** start of DATA TO USE **
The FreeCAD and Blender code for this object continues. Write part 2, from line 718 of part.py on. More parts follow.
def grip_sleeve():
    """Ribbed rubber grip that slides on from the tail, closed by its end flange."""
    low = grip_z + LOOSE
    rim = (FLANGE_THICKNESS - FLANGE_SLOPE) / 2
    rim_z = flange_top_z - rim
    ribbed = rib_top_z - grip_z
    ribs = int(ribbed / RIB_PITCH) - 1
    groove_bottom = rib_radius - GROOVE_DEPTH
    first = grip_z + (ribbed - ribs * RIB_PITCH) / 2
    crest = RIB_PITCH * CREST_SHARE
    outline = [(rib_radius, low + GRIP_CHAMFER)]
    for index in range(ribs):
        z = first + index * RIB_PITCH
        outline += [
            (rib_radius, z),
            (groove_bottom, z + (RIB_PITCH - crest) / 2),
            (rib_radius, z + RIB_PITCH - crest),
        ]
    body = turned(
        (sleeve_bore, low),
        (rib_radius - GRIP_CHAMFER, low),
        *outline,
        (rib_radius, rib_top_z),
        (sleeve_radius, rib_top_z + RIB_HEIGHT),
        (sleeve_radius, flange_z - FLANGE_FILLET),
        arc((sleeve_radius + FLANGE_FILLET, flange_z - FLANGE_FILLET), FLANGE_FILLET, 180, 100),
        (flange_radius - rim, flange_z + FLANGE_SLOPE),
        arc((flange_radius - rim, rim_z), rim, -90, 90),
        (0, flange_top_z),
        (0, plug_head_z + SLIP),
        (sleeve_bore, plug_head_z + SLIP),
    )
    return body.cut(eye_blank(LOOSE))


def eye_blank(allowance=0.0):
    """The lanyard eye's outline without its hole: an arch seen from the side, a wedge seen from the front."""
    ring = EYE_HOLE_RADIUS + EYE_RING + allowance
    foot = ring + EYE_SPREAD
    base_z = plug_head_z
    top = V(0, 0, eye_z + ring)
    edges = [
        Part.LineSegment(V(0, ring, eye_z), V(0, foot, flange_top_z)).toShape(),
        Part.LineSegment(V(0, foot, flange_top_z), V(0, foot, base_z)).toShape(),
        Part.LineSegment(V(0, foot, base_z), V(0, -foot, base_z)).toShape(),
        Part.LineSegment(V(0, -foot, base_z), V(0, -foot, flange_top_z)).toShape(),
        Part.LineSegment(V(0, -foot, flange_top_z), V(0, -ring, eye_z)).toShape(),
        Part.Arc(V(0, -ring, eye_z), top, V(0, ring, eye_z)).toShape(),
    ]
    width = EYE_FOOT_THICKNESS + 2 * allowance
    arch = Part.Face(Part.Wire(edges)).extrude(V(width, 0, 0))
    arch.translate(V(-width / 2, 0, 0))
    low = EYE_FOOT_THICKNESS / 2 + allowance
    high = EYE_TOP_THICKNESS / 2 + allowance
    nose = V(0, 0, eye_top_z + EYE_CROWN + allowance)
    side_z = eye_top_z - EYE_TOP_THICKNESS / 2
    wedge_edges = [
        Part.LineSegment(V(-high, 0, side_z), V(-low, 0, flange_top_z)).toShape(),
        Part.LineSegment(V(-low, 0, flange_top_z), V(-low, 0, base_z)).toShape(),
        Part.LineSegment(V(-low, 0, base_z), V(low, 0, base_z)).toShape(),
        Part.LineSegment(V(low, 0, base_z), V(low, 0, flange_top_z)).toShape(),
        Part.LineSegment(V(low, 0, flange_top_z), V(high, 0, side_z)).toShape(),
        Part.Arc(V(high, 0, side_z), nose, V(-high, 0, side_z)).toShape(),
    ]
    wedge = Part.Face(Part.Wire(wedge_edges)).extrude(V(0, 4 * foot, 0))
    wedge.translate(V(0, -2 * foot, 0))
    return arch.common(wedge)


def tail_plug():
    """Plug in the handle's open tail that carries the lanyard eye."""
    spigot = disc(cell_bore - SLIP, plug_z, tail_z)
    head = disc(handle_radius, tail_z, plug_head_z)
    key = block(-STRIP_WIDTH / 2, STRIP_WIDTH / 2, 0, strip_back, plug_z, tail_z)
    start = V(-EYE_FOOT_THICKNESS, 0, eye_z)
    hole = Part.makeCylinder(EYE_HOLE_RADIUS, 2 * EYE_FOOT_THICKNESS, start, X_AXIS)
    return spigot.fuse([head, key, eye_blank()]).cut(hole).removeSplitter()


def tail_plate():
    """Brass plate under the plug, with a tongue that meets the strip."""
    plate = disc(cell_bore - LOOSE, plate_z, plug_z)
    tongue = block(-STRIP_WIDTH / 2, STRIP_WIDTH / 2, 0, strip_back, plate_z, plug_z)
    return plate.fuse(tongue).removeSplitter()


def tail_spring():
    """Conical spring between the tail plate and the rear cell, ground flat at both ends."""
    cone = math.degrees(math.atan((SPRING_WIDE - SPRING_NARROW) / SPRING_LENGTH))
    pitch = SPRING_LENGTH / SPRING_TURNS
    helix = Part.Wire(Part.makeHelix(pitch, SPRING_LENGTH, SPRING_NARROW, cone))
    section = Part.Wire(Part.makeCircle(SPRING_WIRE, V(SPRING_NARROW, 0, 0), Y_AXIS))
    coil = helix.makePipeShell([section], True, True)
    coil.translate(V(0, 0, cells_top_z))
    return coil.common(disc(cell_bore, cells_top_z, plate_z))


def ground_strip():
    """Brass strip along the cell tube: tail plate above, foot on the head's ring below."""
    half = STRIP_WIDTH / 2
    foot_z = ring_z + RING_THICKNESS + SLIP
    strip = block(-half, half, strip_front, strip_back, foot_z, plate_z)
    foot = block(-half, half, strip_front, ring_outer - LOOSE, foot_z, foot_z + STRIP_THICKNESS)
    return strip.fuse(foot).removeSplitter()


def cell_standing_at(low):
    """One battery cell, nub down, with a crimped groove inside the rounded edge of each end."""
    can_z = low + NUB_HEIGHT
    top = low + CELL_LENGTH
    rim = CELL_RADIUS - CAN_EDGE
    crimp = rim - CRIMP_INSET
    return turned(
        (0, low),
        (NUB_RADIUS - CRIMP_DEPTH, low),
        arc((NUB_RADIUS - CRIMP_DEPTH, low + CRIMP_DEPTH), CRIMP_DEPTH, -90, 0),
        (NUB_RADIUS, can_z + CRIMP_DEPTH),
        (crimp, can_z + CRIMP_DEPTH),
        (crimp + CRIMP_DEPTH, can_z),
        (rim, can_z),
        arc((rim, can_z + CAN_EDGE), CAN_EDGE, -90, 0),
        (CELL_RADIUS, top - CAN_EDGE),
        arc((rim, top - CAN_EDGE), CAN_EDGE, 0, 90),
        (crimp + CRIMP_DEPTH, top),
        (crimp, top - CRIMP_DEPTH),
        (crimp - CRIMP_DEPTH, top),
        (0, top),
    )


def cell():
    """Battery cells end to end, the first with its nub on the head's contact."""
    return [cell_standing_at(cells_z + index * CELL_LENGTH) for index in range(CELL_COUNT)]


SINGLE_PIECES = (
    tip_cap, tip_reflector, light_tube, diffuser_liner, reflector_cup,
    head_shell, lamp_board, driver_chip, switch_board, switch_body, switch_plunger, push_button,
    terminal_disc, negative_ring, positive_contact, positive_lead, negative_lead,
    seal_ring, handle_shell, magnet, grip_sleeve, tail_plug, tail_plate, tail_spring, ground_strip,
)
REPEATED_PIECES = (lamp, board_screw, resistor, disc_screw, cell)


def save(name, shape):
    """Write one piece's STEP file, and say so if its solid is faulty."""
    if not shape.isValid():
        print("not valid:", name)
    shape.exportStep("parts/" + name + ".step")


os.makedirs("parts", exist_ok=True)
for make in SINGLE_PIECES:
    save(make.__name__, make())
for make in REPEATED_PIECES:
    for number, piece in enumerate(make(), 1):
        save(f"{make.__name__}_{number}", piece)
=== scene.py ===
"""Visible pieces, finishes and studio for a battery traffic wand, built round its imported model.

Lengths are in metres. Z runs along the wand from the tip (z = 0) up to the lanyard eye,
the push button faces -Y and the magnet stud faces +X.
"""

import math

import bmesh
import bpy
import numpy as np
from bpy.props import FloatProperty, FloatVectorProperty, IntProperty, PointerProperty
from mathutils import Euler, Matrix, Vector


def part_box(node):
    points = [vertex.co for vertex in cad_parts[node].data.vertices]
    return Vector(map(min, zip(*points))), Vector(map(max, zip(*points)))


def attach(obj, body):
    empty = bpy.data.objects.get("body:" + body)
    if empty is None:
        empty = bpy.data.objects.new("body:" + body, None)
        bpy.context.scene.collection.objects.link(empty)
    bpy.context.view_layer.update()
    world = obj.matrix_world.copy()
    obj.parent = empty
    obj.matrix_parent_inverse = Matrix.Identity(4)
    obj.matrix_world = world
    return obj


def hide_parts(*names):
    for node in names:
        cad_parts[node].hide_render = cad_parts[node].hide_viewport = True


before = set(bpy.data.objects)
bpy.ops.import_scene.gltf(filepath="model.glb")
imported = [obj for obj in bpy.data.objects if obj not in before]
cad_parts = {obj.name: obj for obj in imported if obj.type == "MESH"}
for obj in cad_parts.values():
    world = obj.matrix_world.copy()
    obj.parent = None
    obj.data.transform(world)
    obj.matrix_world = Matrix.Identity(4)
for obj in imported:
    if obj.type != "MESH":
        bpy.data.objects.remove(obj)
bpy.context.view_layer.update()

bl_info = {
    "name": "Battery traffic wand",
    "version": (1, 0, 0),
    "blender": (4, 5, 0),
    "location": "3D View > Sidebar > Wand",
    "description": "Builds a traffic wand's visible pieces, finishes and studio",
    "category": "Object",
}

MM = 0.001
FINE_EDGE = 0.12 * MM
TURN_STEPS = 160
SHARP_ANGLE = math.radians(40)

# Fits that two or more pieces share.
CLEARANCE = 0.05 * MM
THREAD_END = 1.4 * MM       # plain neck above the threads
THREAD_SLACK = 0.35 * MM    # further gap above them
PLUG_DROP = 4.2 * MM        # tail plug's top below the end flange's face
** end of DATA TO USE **
** start of DATA TO USE **
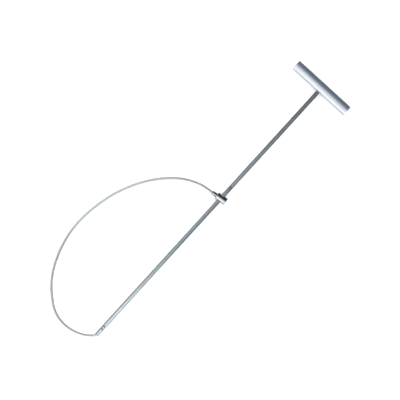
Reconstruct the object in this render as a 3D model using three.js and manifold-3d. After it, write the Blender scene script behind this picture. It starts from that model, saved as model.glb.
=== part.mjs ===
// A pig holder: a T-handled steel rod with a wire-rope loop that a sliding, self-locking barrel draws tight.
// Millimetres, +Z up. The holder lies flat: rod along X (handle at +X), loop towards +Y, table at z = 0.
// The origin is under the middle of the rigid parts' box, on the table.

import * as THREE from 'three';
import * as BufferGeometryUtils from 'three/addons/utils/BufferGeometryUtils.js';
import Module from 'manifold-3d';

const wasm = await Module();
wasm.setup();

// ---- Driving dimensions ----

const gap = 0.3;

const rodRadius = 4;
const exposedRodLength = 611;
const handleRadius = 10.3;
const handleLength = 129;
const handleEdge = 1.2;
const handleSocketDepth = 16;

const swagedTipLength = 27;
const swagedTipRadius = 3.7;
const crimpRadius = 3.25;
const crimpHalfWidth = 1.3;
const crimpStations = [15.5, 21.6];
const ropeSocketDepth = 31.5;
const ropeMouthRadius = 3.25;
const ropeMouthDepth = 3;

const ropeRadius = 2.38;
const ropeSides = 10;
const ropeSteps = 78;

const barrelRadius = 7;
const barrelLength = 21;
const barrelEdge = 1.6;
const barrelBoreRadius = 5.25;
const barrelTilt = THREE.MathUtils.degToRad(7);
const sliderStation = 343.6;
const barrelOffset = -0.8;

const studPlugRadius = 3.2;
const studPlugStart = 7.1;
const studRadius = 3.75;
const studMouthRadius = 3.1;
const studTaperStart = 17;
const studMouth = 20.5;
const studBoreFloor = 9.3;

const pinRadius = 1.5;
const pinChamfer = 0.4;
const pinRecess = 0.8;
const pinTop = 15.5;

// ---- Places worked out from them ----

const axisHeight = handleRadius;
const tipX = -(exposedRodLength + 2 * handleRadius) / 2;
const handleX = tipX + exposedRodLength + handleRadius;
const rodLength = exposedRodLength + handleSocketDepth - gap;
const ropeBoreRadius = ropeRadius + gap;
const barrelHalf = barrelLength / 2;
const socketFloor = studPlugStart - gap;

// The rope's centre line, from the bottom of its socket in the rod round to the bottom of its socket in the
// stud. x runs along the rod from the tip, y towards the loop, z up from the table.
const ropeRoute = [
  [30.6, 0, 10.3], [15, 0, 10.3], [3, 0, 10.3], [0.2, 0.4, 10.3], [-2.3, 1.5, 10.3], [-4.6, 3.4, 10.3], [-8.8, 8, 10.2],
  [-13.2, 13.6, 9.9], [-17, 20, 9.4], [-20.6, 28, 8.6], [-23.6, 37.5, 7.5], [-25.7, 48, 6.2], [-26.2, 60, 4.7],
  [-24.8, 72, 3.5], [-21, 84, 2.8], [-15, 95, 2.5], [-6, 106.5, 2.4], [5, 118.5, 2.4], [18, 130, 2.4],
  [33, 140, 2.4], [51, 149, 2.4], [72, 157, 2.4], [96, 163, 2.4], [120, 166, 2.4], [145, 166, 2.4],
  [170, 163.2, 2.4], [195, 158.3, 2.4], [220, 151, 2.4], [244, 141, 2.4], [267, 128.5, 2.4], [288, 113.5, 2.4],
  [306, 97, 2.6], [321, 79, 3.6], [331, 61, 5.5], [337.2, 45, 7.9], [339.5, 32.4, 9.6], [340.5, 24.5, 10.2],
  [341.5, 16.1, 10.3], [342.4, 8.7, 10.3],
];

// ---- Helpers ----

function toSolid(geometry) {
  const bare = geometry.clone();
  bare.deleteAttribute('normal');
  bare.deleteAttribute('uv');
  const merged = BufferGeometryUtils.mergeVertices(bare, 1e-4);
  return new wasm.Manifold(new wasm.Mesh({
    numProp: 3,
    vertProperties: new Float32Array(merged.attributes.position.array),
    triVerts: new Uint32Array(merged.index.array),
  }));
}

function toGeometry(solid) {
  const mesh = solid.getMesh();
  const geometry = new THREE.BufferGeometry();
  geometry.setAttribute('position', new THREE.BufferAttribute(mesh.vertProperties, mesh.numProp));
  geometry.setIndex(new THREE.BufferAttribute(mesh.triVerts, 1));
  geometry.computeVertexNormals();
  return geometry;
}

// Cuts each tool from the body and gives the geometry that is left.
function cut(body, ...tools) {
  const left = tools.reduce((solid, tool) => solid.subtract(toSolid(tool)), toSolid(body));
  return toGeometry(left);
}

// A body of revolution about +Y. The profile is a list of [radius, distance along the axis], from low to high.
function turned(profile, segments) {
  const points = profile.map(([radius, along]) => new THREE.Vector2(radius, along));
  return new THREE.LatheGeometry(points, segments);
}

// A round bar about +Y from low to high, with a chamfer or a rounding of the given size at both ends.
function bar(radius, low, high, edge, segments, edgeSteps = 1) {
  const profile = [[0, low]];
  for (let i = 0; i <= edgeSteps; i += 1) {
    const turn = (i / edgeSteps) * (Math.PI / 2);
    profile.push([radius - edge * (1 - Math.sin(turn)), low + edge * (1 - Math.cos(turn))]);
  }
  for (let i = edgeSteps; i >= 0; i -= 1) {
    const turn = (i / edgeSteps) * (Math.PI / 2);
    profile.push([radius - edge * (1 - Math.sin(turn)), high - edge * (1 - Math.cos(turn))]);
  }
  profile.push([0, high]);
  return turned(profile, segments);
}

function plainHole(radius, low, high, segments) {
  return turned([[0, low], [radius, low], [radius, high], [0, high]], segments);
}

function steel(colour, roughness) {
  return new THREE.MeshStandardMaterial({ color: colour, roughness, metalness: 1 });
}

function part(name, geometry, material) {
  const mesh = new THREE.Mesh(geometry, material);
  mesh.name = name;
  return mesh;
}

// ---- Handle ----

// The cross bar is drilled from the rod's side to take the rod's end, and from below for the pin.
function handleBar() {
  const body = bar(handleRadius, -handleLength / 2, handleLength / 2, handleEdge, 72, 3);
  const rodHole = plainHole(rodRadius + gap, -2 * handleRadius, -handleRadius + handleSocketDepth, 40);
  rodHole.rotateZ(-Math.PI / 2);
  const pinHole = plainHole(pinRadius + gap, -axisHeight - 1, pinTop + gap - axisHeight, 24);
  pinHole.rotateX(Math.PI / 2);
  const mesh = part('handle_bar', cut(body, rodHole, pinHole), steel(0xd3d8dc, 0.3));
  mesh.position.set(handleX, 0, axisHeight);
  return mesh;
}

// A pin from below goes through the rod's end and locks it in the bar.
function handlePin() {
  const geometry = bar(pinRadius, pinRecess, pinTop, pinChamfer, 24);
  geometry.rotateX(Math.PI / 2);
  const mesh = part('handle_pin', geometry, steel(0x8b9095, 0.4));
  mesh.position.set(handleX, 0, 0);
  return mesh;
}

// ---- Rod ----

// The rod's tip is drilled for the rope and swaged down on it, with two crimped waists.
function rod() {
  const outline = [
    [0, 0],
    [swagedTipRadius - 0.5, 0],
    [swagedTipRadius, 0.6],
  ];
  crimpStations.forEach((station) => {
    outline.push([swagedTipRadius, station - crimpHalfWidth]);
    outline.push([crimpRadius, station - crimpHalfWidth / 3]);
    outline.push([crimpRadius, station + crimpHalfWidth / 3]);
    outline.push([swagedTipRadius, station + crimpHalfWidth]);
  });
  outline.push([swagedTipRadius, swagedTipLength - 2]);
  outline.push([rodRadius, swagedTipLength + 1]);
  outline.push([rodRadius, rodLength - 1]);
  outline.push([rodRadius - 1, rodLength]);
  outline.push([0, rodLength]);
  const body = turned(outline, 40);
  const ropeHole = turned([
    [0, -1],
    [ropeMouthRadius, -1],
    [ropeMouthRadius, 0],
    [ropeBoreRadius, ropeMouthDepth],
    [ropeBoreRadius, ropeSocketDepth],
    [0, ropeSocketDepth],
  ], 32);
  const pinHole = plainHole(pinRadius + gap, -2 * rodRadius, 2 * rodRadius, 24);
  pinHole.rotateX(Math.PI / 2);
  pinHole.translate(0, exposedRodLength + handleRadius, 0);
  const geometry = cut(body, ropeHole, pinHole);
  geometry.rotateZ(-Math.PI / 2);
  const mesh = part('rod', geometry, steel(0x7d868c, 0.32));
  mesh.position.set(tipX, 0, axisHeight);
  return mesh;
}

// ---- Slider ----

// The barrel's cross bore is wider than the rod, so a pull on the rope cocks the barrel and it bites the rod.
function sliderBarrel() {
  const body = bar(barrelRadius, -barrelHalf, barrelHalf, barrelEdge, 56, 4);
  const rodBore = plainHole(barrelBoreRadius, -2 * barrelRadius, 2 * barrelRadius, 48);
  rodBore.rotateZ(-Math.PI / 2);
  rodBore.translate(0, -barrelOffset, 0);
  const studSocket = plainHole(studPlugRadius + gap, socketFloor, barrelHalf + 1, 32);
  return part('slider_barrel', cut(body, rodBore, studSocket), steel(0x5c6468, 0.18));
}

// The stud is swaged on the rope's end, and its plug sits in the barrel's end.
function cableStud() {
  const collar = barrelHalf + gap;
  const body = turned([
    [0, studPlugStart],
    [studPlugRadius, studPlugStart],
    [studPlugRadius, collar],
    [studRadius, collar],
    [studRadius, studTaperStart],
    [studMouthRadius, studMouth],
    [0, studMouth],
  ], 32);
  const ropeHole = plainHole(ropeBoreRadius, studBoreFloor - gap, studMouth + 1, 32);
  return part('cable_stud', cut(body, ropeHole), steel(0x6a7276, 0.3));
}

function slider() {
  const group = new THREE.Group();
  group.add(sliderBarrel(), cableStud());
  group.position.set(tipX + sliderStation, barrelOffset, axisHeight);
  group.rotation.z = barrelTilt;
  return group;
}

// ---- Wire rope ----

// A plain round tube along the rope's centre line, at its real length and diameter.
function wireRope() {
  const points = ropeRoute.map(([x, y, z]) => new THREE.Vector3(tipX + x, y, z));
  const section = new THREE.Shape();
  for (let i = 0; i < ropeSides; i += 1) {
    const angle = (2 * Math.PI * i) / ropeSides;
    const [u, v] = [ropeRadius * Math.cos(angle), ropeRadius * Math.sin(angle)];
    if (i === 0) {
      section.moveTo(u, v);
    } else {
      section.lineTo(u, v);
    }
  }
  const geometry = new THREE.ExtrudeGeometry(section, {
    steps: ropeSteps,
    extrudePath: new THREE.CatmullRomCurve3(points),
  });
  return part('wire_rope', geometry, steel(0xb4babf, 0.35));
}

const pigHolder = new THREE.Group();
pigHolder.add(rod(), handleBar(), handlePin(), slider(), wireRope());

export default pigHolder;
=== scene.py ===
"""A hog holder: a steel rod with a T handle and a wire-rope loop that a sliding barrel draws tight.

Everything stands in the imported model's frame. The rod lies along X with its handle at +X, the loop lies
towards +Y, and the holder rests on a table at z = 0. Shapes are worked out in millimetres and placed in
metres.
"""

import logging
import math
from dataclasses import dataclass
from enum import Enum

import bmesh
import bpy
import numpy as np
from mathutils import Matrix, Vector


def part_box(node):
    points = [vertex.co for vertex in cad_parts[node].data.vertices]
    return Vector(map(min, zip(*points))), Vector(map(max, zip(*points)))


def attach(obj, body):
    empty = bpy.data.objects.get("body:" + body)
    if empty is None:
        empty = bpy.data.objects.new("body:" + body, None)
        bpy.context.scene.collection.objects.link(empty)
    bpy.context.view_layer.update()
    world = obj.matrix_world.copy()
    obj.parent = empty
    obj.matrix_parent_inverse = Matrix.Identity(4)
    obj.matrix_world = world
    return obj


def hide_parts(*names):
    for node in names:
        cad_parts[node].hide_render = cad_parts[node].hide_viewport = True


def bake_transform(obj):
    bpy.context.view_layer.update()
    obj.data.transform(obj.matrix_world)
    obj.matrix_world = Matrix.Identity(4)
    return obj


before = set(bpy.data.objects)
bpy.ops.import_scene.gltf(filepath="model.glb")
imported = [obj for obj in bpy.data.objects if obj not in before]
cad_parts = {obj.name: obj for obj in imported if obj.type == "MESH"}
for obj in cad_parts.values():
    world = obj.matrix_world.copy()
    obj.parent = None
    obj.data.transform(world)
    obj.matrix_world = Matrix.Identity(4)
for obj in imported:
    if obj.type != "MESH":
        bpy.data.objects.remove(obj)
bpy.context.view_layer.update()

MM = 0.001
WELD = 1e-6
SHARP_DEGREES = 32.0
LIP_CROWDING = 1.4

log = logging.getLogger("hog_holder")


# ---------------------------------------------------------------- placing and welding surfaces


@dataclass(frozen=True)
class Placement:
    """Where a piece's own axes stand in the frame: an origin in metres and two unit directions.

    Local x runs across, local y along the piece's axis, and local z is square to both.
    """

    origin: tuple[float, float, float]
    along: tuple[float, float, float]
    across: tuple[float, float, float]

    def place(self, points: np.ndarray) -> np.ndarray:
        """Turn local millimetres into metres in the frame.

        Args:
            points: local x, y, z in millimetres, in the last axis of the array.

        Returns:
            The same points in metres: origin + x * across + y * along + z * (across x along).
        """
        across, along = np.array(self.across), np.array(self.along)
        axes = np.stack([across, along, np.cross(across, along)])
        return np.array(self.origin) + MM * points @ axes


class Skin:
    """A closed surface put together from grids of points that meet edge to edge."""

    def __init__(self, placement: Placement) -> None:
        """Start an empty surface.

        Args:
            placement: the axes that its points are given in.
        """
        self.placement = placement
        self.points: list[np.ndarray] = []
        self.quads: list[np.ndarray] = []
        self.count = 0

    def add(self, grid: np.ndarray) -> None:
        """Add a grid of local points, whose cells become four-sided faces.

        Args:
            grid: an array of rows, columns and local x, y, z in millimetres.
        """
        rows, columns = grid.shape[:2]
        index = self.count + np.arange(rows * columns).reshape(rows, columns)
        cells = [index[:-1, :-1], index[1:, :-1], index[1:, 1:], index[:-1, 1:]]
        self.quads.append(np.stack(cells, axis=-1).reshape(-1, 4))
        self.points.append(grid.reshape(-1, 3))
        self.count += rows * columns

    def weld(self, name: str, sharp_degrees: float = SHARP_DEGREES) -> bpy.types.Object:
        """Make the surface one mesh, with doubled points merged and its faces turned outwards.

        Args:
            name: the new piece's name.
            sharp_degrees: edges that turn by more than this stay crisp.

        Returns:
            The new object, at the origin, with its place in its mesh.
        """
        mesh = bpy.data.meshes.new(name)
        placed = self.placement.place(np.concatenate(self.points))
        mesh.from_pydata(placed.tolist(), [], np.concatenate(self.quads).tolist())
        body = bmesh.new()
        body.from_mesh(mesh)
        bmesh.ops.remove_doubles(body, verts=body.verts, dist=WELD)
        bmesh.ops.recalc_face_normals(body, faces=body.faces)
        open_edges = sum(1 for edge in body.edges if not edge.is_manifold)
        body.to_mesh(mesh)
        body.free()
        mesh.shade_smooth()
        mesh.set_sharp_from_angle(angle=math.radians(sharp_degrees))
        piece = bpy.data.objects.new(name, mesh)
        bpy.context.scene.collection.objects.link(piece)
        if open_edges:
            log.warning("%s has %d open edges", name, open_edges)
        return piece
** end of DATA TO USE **
_WHAT IS REQUIRED_
Retype the records above, but only those lines that fall between the line containing "Reconstruct the object" and the line containing "const studBoreFloor = 9.3;", with both of those lines included, exactly as written.

_RESULT_
Reconstruct the object in this render as a 3D model using three.js and manifold-3d. After it, write the Blender scene script behind this picture. It starts from that model, saved as model.glb.
=== part.mjs ===
// A pig holder: a T-handled steel rod with a wire-rope loop that a sliding, self-locking barrel draws tight.
// Millimetres, +Z up. The holder lies flat: rod along X (handle at +X), loop towards +Y, table at z = 0.
// The origin is under the middle of the rigid parts' box, on the table.

import * as THREE from 'three';
import * as BufferGeometryUtils from 'three/addons/utils/BufferGeometryUtils.js';
import Module from 'manifold-3d';

const wasm = await Module();
wasm.setup();

// ---- Driving dimensions ----

const gap = 0.3;

const rodRadius = 4;
const exposedRodLength = 611;
const handleRadius = 10.3;
const handleLength = 129;
const handleEdge = 1.2;
const handleSocketDepth = 16;

const swagedTipLength = 27;
const swagedTipRadius = 3.7;
const crimpRadius = 3.25;
const crimpHalfWidth = 1.3;
const crimpStations = [15.5, 21.6];
const ropeSocketDepth = 31.5;
const ropeMouthRadius = 3.25;
const ropeMouthDepth = 3;

const ropeRadius = 2.38;
const ropeSides = 10;
const ropeSteps = 78;

const barrelRadius = 7;
const barrelLength = 21;
const barrelEdge = 1.6;
const barrelBoreRadius = 5.25;
const barrelTilt = THREE.MathUtils.degToRad(7);
const sliderStation = 343.6;
const barrelOffset = -0.8;

const studPlugRadius = 3.2;
const studPlugStart = 7.1;
const studRadius = 3.75;
const studMouthRadius = 3.1;
const studTaperStart = 17;
const studMouth = 20.5;
const studBoreFloor = 9.3;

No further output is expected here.